▸ **Exercise objective**
Give back exactly the lines from the start of the listing to the line containing "0.97, down)[:, None]", inclusive, and nothing beyond them.
|---|
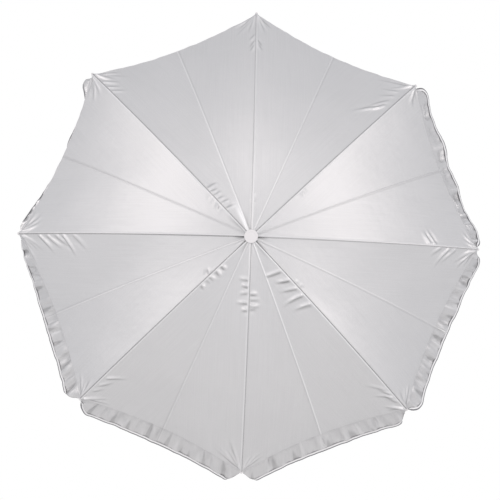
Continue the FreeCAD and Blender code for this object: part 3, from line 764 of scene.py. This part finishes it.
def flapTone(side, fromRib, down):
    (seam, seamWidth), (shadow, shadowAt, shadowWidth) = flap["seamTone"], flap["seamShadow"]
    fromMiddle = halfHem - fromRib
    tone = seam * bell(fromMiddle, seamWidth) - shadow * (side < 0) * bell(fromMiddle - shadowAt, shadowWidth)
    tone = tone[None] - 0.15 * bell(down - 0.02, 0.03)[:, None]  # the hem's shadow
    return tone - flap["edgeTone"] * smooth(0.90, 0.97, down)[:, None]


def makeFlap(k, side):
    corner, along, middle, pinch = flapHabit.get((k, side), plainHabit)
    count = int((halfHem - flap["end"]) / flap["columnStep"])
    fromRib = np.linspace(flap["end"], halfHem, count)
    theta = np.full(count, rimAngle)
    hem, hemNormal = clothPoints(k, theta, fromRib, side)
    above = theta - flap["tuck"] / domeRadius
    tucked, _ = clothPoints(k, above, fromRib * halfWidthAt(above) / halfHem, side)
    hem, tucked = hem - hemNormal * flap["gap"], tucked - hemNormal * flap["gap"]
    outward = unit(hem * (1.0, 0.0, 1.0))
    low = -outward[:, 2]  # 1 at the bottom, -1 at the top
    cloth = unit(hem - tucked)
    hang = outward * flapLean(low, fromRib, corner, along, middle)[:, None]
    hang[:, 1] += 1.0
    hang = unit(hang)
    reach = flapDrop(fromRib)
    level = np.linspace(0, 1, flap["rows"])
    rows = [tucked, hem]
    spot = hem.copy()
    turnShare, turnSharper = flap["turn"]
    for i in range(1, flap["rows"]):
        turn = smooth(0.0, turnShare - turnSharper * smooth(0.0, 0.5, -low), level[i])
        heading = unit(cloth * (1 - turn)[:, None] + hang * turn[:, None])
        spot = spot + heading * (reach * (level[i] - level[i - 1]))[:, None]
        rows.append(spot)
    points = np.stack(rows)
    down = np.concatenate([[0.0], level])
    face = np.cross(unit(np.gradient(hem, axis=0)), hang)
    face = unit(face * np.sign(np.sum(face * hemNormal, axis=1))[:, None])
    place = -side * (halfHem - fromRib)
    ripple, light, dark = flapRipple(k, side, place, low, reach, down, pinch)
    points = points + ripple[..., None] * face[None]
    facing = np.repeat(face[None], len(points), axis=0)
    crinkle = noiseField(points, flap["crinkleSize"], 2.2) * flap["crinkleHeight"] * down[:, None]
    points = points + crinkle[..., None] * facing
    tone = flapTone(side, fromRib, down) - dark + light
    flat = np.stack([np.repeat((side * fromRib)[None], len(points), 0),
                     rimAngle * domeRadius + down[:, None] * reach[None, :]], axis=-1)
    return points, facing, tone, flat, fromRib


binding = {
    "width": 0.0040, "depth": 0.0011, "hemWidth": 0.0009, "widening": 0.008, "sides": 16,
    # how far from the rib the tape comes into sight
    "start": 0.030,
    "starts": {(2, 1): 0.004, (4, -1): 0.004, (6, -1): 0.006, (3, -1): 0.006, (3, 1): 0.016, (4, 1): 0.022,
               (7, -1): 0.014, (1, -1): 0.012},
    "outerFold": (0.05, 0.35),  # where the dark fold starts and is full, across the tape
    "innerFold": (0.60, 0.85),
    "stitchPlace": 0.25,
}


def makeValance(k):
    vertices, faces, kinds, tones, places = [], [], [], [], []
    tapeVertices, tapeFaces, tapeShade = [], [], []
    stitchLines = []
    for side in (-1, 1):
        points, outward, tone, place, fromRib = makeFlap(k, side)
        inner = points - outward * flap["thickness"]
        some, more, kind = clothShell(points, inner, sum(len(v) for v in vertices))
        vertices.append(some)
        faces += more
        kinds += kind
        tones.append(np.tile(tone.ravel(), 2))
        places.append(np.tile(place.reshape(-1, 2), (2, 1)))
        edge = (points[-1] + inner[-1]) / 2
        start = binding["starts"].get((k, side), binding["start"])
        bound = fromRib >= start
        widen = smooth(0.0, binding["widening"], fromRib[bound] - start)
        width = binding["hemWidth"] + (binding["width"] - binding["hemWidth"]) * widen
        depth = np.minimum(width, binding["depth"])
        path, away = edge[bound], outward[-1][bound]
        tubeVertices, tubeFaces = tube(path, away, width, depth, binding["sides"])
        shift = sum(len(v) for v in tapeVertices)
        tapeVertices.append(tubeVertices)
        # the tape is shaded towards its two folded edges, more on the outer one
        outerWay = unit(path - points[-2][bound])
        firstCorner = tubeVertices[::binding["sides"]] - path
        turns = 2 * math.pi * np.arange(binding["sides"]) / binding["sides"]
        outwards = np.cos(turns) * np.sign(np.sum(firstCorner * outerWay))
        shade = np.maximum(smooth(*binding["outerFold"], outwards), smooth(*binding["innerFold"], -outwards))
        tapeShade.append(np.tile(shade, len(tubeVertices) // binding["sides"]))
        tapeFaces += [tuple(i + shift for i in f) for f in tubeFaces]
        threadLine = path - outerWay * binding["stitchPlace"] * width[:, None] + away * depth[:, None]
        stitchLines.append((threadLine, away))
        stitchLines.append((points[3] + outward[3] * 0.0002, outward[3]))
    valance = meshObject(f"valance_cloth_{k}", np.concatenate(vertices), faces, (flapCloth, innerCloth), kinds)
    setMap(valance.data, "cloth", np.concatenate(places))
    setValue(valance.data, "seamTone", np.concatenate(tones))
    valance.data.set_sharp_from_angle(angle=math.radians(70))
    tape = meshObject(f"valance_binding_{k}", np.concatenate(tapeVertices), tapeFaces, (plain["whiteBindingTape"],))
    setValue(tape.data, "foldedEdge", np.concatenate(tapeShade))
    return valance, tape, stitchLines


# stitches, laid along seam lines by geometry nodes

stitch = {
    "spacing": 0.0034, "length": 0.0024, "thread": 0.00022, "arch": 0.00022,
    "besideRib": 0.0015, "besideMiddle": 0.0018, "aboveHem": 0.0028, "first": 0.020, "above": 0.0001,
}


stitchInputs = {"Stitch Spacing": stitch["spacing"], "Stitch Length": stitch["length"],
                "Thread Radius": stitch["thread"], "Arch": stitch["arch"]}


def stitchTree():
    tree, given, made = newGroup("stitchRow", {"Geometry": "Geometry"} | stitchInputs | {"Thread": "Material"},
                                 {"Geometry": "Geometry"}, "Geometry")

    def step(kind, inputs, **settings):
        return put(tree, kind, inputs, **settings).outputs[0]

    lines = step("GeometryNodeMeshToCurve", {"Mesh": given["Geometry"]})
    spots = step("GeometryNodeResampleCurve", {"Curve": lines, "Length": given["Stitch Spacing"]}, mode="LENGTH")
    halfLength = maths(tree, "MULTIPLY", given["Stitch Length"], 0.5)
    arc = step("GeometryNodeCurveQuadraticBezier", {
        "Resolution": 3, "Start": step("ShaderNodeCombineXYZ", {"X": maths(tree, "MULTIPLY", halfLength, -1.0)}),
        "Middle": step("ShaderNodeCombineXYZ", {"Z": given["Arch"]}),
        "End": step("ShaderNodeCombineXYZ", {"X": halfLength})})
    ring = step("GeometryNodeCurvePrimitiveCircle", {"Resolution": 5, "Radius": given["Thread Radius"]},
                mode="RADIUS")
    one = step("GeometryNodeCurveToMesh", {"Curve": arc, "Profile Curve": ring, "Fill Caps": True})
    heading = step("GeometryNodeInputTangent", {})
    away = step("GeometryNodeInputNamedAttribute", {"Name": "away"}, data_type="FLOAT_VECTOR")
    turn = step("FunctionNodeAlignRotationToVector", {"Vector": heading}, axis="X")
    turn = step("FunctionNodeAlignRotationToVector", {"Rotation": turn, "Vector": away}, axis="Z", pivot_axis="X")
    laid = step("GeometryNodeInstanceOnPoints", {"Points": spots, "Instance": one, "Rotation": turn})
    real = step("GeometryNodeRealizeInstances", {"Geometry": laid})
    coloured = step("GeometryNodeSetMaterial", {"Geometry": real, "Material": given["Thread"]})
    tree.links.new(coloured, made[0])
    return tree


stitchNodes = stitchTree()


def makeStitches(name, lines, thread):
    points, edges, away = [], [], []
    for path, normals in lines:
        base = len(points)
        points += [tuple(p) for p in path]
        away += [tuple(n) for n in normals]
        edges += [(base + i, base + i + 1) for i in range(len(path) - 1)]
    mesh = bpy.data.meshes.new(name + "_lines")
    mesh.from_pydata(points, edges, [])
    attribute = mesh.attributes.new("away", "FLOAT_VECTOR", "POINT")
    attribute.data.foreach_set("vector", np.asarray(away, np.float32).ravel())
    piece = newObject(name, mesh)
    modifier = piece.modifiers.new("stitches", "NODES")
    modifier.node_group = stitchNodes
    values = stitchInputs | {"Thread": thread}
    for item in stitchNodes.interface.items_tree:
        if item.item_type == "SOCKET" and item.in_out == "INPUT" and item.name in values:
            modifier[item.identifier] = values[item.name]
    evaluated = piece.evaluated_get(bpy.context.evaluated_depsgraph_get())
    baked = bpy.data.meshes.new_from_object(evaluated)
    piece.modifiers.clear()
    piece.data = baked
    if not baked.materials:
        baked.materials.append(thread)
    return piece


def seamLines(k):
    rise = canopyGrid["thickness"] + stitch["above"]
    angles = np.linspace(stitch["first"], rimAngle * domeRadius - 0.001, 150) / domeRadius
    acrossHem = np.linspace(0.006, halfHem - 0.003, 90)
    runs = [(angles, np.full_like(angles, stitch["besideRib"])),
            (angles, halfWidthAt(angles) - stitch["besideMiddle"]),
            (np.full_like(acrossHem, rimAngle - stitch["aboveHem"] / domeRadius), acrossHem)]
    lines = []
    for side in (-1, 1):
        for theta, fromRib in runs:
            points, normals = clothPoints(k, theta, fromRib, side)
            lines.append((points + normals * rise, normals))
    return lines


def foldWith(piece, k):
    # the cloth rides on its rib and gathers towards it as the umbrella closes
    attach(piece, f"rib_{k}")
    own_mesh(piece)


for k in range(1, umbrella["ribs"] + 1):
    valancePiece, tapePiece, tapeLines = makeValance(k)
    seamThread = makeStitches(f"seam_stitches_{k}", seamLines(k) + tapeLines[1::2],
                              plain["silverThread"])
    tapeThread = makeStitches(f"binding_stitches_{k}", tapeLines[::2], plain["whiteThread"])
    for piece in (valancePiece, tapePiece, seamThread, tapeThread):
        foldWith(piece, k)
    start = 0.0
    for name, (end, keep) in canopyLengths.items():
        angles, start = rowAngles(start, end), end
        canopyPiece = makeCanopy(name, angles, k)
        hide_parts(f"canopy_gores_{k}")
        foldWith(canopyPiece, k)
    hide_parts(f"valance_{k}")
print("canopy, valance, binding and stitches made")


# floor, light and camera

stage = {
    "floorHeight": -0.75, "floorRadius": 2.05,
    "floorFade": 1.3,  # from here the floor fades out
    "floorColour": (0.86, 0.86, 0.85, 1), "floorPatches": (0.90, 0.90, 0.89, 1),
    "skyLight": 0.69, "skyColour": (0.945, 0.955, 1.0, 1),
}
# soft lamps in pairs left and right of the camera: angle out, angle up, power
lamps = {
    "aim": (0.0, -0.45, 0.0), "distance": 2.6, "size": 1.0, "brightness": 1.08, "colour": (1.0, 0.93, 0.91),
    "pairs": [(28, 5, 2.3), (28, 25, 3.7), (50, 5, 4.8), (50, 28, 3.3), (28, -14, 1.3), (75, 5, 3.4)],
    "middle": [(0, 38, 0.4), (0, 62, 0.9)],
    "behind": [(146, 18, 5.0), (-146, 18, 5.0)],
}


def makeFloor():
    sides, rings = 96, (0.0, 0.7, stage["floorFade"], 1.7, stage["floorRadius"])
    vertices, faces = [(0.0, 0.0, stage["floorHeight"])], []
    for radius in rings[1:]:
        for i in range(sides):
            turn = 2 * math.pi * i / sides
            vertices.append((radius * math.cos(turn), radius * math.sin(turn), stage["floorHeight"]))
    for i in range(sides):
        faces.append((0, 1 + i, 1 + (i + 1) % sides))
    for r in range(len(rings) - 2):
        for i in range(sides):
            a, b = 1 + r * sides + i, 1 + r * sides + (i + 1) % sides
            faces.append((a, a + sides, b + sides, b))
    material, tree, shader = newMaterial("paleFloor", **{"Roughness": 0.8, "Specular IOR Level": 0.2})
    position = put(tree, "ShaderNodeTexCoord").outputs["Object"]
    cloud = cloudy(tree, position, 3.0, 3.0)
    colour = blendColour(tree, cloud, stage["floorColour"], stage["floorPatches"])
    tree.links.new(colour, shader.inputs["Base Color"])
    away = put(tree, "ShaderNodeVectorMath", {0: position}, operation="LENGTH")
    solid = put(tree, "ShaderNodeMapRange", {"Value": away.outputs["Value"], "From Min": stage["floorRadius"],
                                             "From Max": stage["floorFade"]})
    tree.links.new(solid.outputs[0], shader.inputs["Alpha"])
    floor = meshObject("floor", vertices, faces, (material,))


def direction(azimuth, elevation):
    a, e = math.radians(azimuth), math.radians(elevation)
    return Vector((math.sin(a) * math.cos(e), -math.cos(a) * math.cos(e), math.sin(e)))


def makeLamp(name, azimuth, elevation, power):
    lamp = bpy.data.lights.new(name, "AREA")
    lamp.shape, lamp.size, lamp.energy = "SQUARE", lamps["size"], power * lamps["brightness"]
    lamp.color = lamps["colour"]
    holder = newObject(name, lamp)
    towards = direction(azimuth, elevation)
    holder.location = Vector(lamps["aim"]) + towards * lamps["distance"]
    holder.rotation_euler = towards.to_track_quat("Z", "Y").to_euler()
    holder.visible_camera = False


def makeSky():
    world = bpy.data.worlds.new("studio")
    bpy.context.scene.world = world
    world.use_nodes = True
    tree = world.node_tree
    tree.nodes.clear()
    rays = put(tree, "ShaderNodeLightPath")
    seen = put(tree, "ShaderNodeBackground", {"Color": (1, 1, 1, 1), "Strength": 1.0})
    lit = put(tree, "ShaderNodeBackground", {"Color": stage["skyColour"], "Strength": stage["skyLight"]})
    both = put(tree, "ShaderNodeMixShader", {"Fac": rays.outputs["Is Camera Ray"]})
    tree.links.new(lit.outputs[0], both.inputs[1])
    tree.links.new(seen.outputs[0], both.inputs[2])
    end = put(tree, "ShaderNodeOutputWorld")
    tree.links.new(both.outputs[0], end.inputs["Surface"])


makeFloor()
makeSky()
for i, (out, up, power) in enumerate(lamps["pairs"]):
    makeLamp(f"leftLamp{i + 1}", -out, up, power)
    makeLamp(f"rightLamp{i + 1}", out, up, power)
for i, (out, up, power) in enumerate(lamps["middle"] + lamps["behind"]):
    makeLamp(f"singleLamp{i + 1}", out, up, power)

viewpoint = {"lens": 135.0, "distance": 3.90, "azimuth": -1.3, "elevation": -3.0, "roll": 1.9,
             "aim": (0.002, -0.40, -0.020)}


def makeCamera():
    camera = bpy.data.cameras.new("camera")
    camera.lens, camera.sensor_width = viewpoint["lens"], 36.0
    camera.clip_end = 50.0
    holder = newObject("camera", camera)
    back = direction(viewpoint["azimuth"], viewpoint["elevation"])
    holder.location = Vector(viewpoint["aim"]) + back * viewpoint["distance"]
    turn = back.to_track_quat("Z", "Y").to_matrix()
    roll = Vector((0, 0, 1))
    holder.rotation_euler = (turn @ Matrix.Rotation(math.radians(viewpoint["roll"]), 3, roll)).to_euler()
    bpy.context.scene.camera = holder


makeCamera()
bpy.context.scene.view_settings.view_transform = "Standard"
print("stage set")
|---|
▸ **Answer to this exercise**
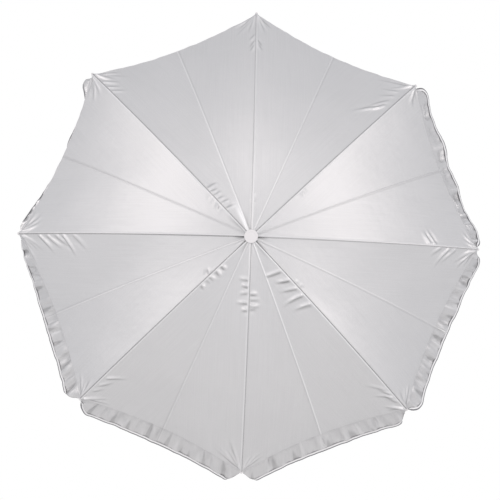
Continue the FreeCAD and Blender code for this object: part 3, from line 764 of scene.py. This part finishes it.
def flapTone(side, fromRib, down):
    (seam, seamWidth), (shadow, shadowAt, shadowWidth) = flap["seamTone"], flap["seamShadow"]
    fromMiddle = halfHem - fromRib
    tone = seam * bell(fromMiddle, seamWidth) - shadow * (side < 0) * bell(fromMiddle - shadowAt, shadowWidth)
    tone = tone[None] - 0.15 * bell(down - 0.02, 0.03)[:, None]  # the hem's shadow
    return tone - flap["edgeTone"] * smooth(0.90, 0.97, down)[:, None]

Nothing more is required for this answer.